Flying on a 747 was a huge deal at the time and there was one very conspicuous, hard-to-ignore gent who had genuine tickets (not stand-by) for himself, his wife, his daughter and the family dog. We referred to the gentleman as "C.B." because he was taking 8mm home movies of their trip with the seriousness of the legendary director Cecil B. DeMille staging a massive crowd scene in a Biblical Epic. He had apparently already filmed the dog being "checked in" in one of those doggie-travel carriers along with their luggage.
Now, he was at the gate with his wife and daughter, filming them walking up to the counter, showing their tickets and receiving their boarding passes. Something about it wasn't right so he had them do it again. And again. And again. He was ordering other travelers to wait until he got the shot he wanted. Then he filmed his ladies walking over to a newsstand and buying some magazines and candy bars…again, in multiple takes. Then there were shots of them sitting down in the waiting room to await the call to board.
This all took a while, especially because he had to keep opening the camera. 8mm cameras used reels of film that could only hold four minutes of material — and after two, you had to stop, open the camera and flip the film over. Then after two more minutes of filming, you had to put in a new reel. And every time you opened the camera, you had to find a spot to do it where no light would get in, which in his case meant throwing his coat over the camera and then flipping or changing the film by sheer touch. That, as I well knew from shooting my own 8mm flicks, could take a while, especially when you were "on location."
You kids today with your cell phones…you don't know how good you have it.
At some point, they asked all passengers holding boarding passes to get on the plane. This did not apply to Steve and myself. We had no boarding passes and already knew we were waiting (hopefully) for the next flight. This also did not apparently apply to C.B. and his family. He was too busy making his little silent film masterpiece to pay attention to multiple announcements.
Finally, there came a moment when he was at one of the big windows, filming the majestic 747 aircraft as it taxied away from the gate and headed for the runway from which it would take off…
…and it was a good hundred yards from the gate when it suddenly dawned on C.B. that he, his wife and his daughter were not on the plane. But his dog was.
He began yelling to stop the 747, bring it back, etc. They don't do that…or at least they don't do it when you're too dumb to board when they tell you. "My dog is on that plane," he kept hollering — and the hundred-or-so people waiting at the gate were all laughing and saying to one another, "How nice of that man to let his dog ride on the 747."
C.B. and his family wound up on the next flight to New York, which is the one Steve and I got on. We heard him explaining to its flight crew and to other passengers how he'd had seats on the 747. I still don't know what he expected anyone to do because of that.

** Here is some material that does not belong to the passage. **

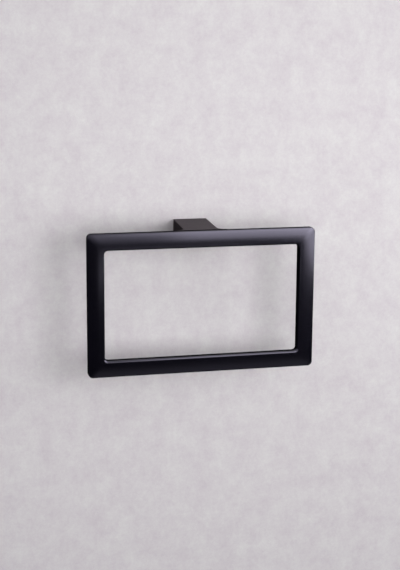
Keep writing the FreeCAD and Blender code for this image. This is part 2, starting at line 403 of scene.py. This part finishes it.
outside = outer_rows()
inside = hollow_rows(outside.shape[1])
arm = skin("arm_casting", np.concatenate([outside, inside]), True)
grub_low, grub_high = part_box("grub_screw")
grub_radius = (grub_high[0] - grub_low[0]) / 2
grub_y = (grub_low[1] + grub_high[1]) / 2
below_arm = (0, grub_y, -2 * wall_half_height)
in_hollow = (0, grub_y, -wall_half_height / 2)
take_out(arm, rod("grub_hole", below_arm, in_hollow, grub_radius))
screw_clearance = 0.2 * MM
for side in (-1, 1):
    x = side * ring_screw_x
    hole_front = (x, ring_back_y - cutter_overshoot, 0)
    hole_back = (x, ring_back_y + arm_front_wall + 2 * cutter_overshoot, 0)
    take_out(arm, rod("screw_hole", hole_front, hole_back, ring_screw_radius + screw_clearance))
smooth(arm, degrees=28)
# Painted sheen: the arm's base colour is set lighter and warmer than the ring's coat, though both are
# one coat.
arm_coat_painted_sheen = black_coat("satin_black_arm_painted_sheen", dark=(0.061, 0.049, 0.055, 1),
                      light=(0.070, 0.057, 0.063, 1), tint=(1.0, 0.9, 0.95, 1),
                      roughness=0.45, shine=0.25)
arm.data.materials.append(arm_coat_painted_sheen)
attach(arm, "root")
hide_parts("arm")


# Wall bracket: a short channel folded from 2 mm steel and zinc plated, screwed to the wall
# inside the arm. It keeps the model's own shape, and only its plating is made here.

def plated_steel(name, dark, light, roughness, streak):
    """Zinc plate or bare steel: a drifting tone, with fine lines in its gloss and its relief.

    The lines are a noise on the object's coordinates times streak, so a small share along one
    axis draws them out that way.
    """
    material, nodes, links, shader, place = new_material(name)
    stretch = nodes.new("ShaderNodeMapping")
    stretch.inputs["Scale"].default_value = streak
    links.new(place, stretch.inputs["Vector"])
    lines = noise(nodes, links, stretch.outputs[0], scale=900, detail=3)
    drift = noise(nodes, links, place, scale=220, detail=4)
    drifting_tone(nodes, links, shader, drift, dark, light)
    lined = spread(nodes, links, lines, roughness - 0.06, roughness + 0.1)
    links.new(lined, shader.inputs["Roughness"])
    grain = bump(nodes, links, lines, strength=0.3)
    links.new(grain.outputs[0], shader.inputs["Normal"])
    shader.inputs["Metallic"].default_value = 1.0
    return material


def finish_node(node, material):
    """Gives one of the model's own pieces its material."""
    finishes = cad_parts[node].data.materials
    finishes.clear()
    finishes.append(material)


bracket_plate = plated_steel("zinc_plated_bracket", dark=(0.42, 0.43, 0.46, 1),
                             light=(0.56, 0.57, 0.58, 1), roughness=0.36, streak=(0.05, 1, 1))
finish_node("wall_bracket", bracket_plate)


# Ring screws and set screw: stainless button-head machine screws that pull the ring onto the
# arm's foot, and the set screw that pins the arm to the bracket. They keep the model's own shape.

stainless = plated_steel("stainless_screws", dark=(0.38, 0.38, 0.38, 1),
                         light=(0.5, 0.5, 0.49, 1), roughness=0.3, streak=(1, 0.1, 1))
finish_node("ring_screws", stainless)
finish_node("grub_screw", stainless)


# Wall screws: two hardened pan-head screws with a coarse rolled thread. Their heads press the
# bracket to the wall, and their threads stand out behind it, as deep as they sit in the wall.

wall_screw_low, wall_screw_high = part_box("wall_screws")
head_radius = wall_screw_high[2]
wall_screw_x = wall_screw_high[0] - head_radius
tip_y = wall_screw_high[1]
head_top_y = wall_screw_low[1]
seat_y = -2.0 * MM
thread_radius = 2.1 * MM
root_radius = 1.45 * MM
neck_radius = 1.7 * MM
tip_radius = 0.25 * MM
head_rounding = 1.3 * MM
head_flat_radius = 0.45 * head_radius
head_middle_radius = 0.3 * MM
edge_break = 0.05 * MM
neck_fillet = 0.1 * MM
thread_pitch = 1.8 * MM
thread_run_in = 0.8 * thread_pitch
point_length = 4.5 * MM
thread_run_out = 0.625 * point_length
recess_reach = 2.2 * MM
recess_half_slot = 0.55 * MM
recess_depth = 1.7 * MM


def wall_screw(x):
    """One screw as circles of points about its line, each moved in or out by the thread.

    The thread's crest at a point is one less three times its distance, in pitches, from the
    nearest turn, and never below nothing. It adds that share of the thread's depth to the
    root's radius. It rises over the run-in behind the neck and fades over the run-out.
    """
    around = 48
    thread_steps = 248
    flat = [(head_middle_radius, head_top_y), (head_flat_radius, head_top_y)]
    dome_centre = (head_radius - head_rounding, head_top_y + head_rounding)
    dome = arc(dome_centre, head_rounding, -math.pi / 2, 0, steps=8)
    seat = [(head_radius, seat_y - edge_break), (head_radius - edge_break, seat_y),
            (neck_radius + neck_fillet, seat_y), (neck_radius, seat_y + neck_fillet),
            (neck_radius, -edge_break)]
    head = np.concatenate([flat, dome, seat])
    along = np.linspace(0, tip_y, thread_steps)
    taper = np.clip((tip_y - along) / point_length, 0, 1)
    root = tip_radius + (root_radius - tip_radius) * taper
    turn = np.linspace(0, 2 * math.pi, around, endpoint=False)
    phase = along[:, None] / thread_pitch - turn / (2 * math.pi)
    crest = np.clip(1 - 3 * np.abs(phase - np.round(phase)), 0, 1)
    fade = np.clip(along / thread_run_in, 0, 1) * np.clip((tip_y - along) / thread_run_out, 0, 1)
    threaded = root[:, None] + (thread_radius - root_radius) * crest * fade[:, None]
    radius = np.concatenate([np.repeat(head[:, :1], around, 1), threaded])
    place = np.concatenate([head[:, 1], along])
    return np.stack([x + radius * np.cos(turn),
                     np.repeat(place[:, None], around, 1),
                     radius * np.sin(turn)], -1)


def cross_cutter(name, x):
    """A cross-shaped driver bit: a twelve-cornered outline that narrows evenly as it goes in.

    It is 1.1 times the outline a little above the head, and half of it at the recess's bottom.
    """
    above_head = 0.5 * MM
    long = recess_reach
    short = recess_half_slot
    outline = np.array([(long, short), (short, short), (short, long), (-short, long),
                        (-short, short), (-long, short), (-long, -short), (-short, -short),
                        (-short, -long), (short, -long), (short, -short), (long, -short)])
    rows = []
    for depth, share in ((-above_head, 1.1), (recess_depth, 0.5)):
        y = np.full(len(outline), head_top_y + depth)
        rows.append(np.stack([x + outline[:, 0] * share, y, outline[:, 1] * share], -1))
    return skin(name, np.stack(rows), True)


hardened = plated_steel("zinc_plated_screws", dark=(0.4, 0.4, 0.42, 1),
                        light=(0.54, 0.54, 0.55, 1), roughness=0.32, streak=(1, 1, 1))
for name, x in (("wall_screw_left", -wall_screw_x), ("wall_screw_right", wall_screw_x)):
    screw = skin(name, wall_screw(x), True)
    take_out(screw, cross_cutter("driver", x))
    smooth(screw, degrees=40)
    screw.data.materials.append(hardened)
    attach(screw, "root")
    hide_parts("wall_screws")


# Wall, floor and backdrop: a pale, slightly mottled plaster wall a hair behind the mounting
# plane, seen only from its front, a plain pale floor well below, and a plain backdrop round
# both. The black coat doesn't mirror them.

def flat_panel(name, corners, material):
    """One flat stage surface through four corners, which isn't mirrored and throws no light back."""
    mesh = bpy.data.meshes.new(name)
    mesh.from_pydata(corners, [], [(0, 1, 2, 3)])
    mesh.materials.append(material)
    panel = bpy.data.objects.new(name, mesh)
    bpy.context.scene.collection.objects.link(panel)
    panel.visible_glossy = False
    panel.visible_diffuse = False
    return panel


floor_z = -0.75
wall_y = 0.0004
wall_left = -0.30
wall_right = 0.28
wall_top = 0.42
room_reach = 4.0
room_top = 3.0
room_corners = [(-room_reach, -room_reach), (room_reach, -room_reach),
                (room_reach, room_reach), (-room_reach, room_reach)]
pale_grey = (0.66, 0.635, 0.65, 1)

plaster, nodes, links, shader, place = new_material("pale_plaster")
mottle = noise(nodes, links, place, scale=35, detail=8, harsh=0.85)
drifting_tone(nodes, links, shader, mottle, dark=(0.597, 0.544, 0.587, 1),
              light=(0.743, 0.731, 0.728, 1))
shader.inputs["Roughness"].default_value = 0.9
shader.inputs["Specular IOR Level"].default_value = 0.1
facing = nodes.new("ShaderNodeNewGeometry")
clear = nodes.new("ShaderNodeBsdfTransparent")
choice = nodes.new("ShaderNodeMixShader")
links.new(facing.outputs["Backfacing"], choice.inputs[0])
links.new(shader.outputs[0], choice.inputs[1])
links.new(clear.outputs[0], choice.inputs[2])
links.new(choice.outputs[0], nodes["Material Output"].inputs["Surface"])
flat_panel("wall", [(wall_left, wall_y, floor_z), (wall_right, wall_y, floor_z),
                    (wall_right, wall_y, wall_top), (wall_left, wall_y, wall_top)], plaster)

pale_floor, _, _, shader, _ = new_material("pale_floor")
shader.inputs["Base Color"].default_value = pale_grey
shader.inputs["Roughness"].default_value = 0.8
flat_panel("floor", [(*corner, floor_z) for corner in room_corners], pale_floor)

pale_backdrop, _, _, shader, _ = new_material("pale_backdrop")
shader.inputs["Base Color"].default_value = (0, 0, 0, 1)
shader.inputs["Specular IOR Level"].default_value = 0.0
shader.inputs["Emission Color"].default_value = pale_grey
shader.inputs["Emission Strength"].default_value = 1.0
for number, (near, far) in enumerate(zip(room_corners, room_corners[1:] + room_corners[:1])):
    sheet = flat_panel("backdrop_%d" % number, [(*far, floor_z), (*near, floor_z),
                                                (*near, room_top), (*far, room_top)], pale_backdrop)
    sheet.visible_shadow = False


# Light: a wide soft dome overhead with three small soft patches low down, four lamps that only
# the coat's gleam shows, and four that the coat doesn't mirror, which light the wall and the
# object and throw the soft shadows.

def towards(azimuth, elevation):
    """Unit vector to a place seen from the object: azimuth 0 is in front of it, 90 on its right."""
    turn = math.radians(azimuth)
    rise = math.radians(elevation)
    return Vector((math.sin(turn) * math.cos(rise), -math.cos(turn) * math.cos(rise), math.sin(rise)))


def glow(nodes, links, direction, axis, edge, softness, strength):
    """A round soft patch of the surround, brightest about its axis.

    Its strength follows the cosine of the angle from the axis: it rises smoothly from nothing
    at the edge less the softness to its full value at the edge plus the softness.
    """
    dot = nodes.new("ShaderNodeVectorMath")
    dot.operation = "DOT_PRODUCT"
    dot.inputs[1].default_value = axis
    links.new(direction, dot.inputs[0])
    fall = nodes.new("ShaderNodeMapRange")
    fall.interpolation_type = "SMOOTHSTEP"
    fall.inputs["From Min"].default_value = edge - softness
    fall.inputs["From Max"].default_value = edge + softness
    fall.inputs["To Max"].default_value = strength
    links.new(dot.outputs["Value"], fall.inputs["Value"])
    patch = nodes.new("ShaderNodeBackground")
    patch.inputs["Color"].default_value = (0.98, 0.975, 1.0, 1)
    links.new(fall.outputs[0], patch.inputs["Strength"])
    return patch


world = bpy.data.worlds.new("studio")
bpy.context.scene.world = world
world.use_nodes = True
nodes = world.node_tree.nodes
links = world.node_tree.links
nodes.clear()
output = nodes.new("ShaderNodeOutputWorld")
direction = nodes.new("ShaderNodeTexCoord").outputs["Generated"]
surround = nodes.new("ShaderNodeBackground")
surround.inputs["Strength"].default_value = 0.005
for azimuth, elevation, edge, softness, strength in (
        (11, 76, 0.25, 0.15, 0.74),
        (28, -47, 0.97, 0.15, 0.45),
        (-45, -35, 0.95, 0.05, 0.5),
        (132, -18, 0.95, 0.04, 0.5)):
    patch = glow(nodes, links, direction, towards(azimuth, elevation), edge, softness, strength)
    added = nodes.new("ShaderNodeAddShader")
    links.new(surround.outputs[0], added.inputs[0])
    links.new(patch.outputs[0], added.inputs[1])
    surround = added
links.new(surround.outputs[0], output.inputs["Surface"])


def soft_lamp(name, place, facing, width, height, radiance):
    """A rectangular lamp that shines along facing: its power is radiance times pi times area."""
    lamp = bpy.data.lights.new(name, "AREA")
    lamp.shape = "RECTANGLE"
    lamp.size = width
    lamp.size_y = height
    lamp.energy = radiance * math.pi * width * height
    holder = bpy.data.objects.new(name, lamp)
    bpy.context.scene.collection.objects.link(holder)
    turn = facing.to_track_quat("-Z", "Y").to_matrix().to_4x4()
    holder.matrix_world = Matrix.Translation(place) @ turn
    holder.visible_camera = False
    return holder


to_wall = Vector((0, 1, 0))
to_left = Vector((-1, 0, 0))
downwards = Vector((0, 0, -1))
for name, place, facing, width, height, radiance in (
        ("front_lamp", (0.204, -0.423, 0.087), to_wall, 0.302, 0.167, 1.66),
        ("side_lamp", (0.360, -0.426, 0.057), to_left, 0.529, 0.309, 3.16),
        ("top_lamp", (0.246, -0.463, 0.166), downwards, 0.476, 0.851, 1.34),
        ("low_lamp", (0.044, -0.466, -0.110), to_wall, 0.255, 0.040, 0.76)):
    lamp = soft_lamp(name, Vector(place), facing, width, height, radiance)
    lamp.visible_diffuse = False
wall_lamp_place = Vector((0.308, -0.856, -0.018))
wall_lamp_target = Vector((-0.298, 0, 0.216))
wall_lamp = soft_lamp("wall_lamp", wall_lamp_place, wall_lamp_target - wall_lamp_place,
                      width=0.533, height=0.468, radiance=0.755)
wall_lamp.data.spread = math.radians(90)
wall_lamp.visible_glossy = False
for name, place, width, height, radiance in (
        ("key_lamp", 1.2 * towards(26.5, 8.5), 0.667, 0.415, 3.88),
        ("right_lamp", 1.5 * towards(66, 4), 0.9, 0.9, 3.57),
        ("camera_side_lamp", 1.5 * towards(-8, -3), 0.5, 0.5, 4.62)):
    lamp = soft_lamp(name, place, -place, width, height, radiance)
    lamp.visible_glossy = False


# Camera: at the left and a little above, looking down on the ring, with a long lens. Its place,
# turns and focal length were worked out from the straight edges of the ring and the arm. The
# focal length and the picture's height are in pixels, and the sensor is in millimetres.

focal_pixels = 1299.0
picture_height = 570.0
sensor = 36.0
yaw = math.radians(14.10)
pitch = math.radians(11.49)
roll = math.radians(0.38)
camera_place = Vector((-0.3355, -1.3842, 0.2275))
forward = Vector((math.sin(yaw) * math.cos(pitch), math.cos(yaw) * math.cos(pitch), -math.sin(pitch)))
level = Vector((math.cos(yaw), -math.sin(yaw), 0))
upright = level.cross(forward)
right = math.cos(roll) * level + math.sin(roll) * upright
above = math.cos(roll) * upright - math.sin(roll) * level
lens = bpy.data.cameras.new("camera")
lens.sensor_width = sensor
lens.lens = focal_pixels * sensor / picture_height
camera = bpy.data.objects.new("camera", lens)
bpy.context.scene.collection.objects.link(camera)
camera_turn = Matrix((right, above, -forward)).transposed().to_4x4()
camera.matrix_world = Matrix.Translation(camera_place) @ camera_turn
bpy.context.scene.camera = camera
bpy.context.scene.view_settings.view_transform = "Standard"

Not much was heard from C.B. until we were a few hundred miles from New York, at which point he and his family gathered their belongings and came down the aisle like this was a bus and they were getting off at the next stop. The flight attendant — we called them stewardesses then — explained to them that they had to be in their seats and fastened-down during landing. He argued that he had to be the first one off because of his dog. He lost that argument and grudgingly led his spouse and kid back to their seats.
Then the pilot announced that due to congested skies, there was no runway open and we'd have to wait until they found one for us. So our plane circled Manhattan and the surrounding areas for an extra forty-five minutes. Personally, I think they did that just to torture C.B. He sure was loud complaining about it.
As we landed, we were asked to remain in our seats if we weren't making connecting flights so that passengers who were could exit the plane first. C.B. and Company were already in the aisles and he was yelling about his dog and announcing that no one — no one!!! — was getting off before he and his family did. Somehow, it all got settled, we all deplaned (to use that silly verb) and when Steve and I were down in the Baggage Claim area claiming our waiting baggage, we saw C.B. with his dog.
We resisted going over and asking the dog how he enjoyed riding on the 747. But then when we passed C.B. with our suitcases, I asked him, "How's the movie coming along?" He shook his head and said, "This is not the ending I planned for."
Anyway, Steve was wrong in the video when he said we flew there on a 747. Steve flew home on a 747. I didn't. I flew on normal-sized planes — first to Baltimore (for reasons that wouldn't interest you) and then the next day back home to Los Angeles. I'm not sure I ever did ride on a 747 but if I did, it was many years later. See? I told you this was a trivial posting.